Otto Roth contends that the Supreme Court erroneously denied that branch of its motion which was to set aside the verdict in Action No. 2 as to Gourmet Pasta’s cause of action based on fraudulent representation on the ground that the verdict was not supported by legally sufficient evidence.
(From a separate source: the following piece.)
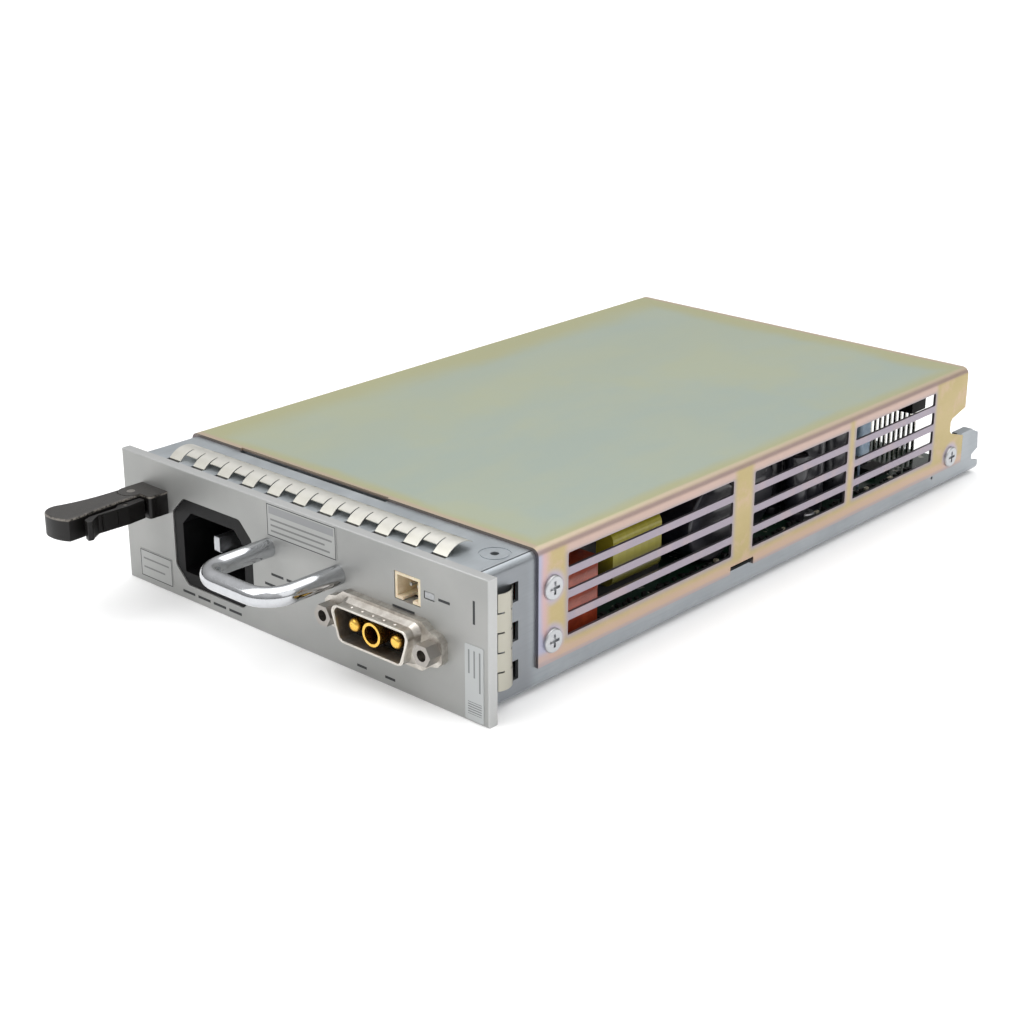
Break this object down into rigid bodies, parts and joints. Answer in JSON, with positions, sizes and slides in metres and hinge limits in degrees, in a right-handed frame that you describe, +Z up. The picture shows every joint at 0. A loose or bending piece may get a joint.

To succeed on its cause of action based on fraudulent representation, Gourmet Pasta had to prove, by clear and convineing evidence (1) that Otto Roth made a representation, (2) as to a material fact, (3) which was false, (4) and known to be false by Otto Roth, (5) that the representation was made for the purpose of inducing Gourmet Pasta to rely upon it, (6) that Gourmet Pasta rightfully did so rely, (7) in ignorance of its falsity, (8) to its injury (see, Iannucci v Viscardi, 251 AD2d 379; Brown v Lockwood, 76 AD2d 721, 730). On the basis of the evidence presented at trial, there is no valid line of reasoning or any permissible inferences which could possibly lead rational people to the conclusion reached by the jury, i.e., that Otto Roth fraudulently induced Gourmet Pasta into entering the subject contract (see, Mirand v City of New York, 84 NY2d 44, 48-49).

Contrary to the contention of Gourmet Pasta, the trial court did not violate the doctrine of law of the case in granting that branch of the motion of Otto Roth made at the close of evidence which was for judgment as a matter of law on its cause of action in Action No. 1 to recover on certain promissory notes. Given the clear and unambiguous language of the unconditional guarantees executed by the Benjamins on the subject promissory notes, the Supreme Court properly granted judgment, as a matter of law, in favor of Otto Roth (see, Marcus Dairy v Jacene Realty Corp., 225 AD2d 528).

Gourmet Pasta’s remaining contentions are unpreserved for appellate review and, in any event, without merit. Goldstein, J. P., McGinity, Luciano and Feuerstein, JJ., concur.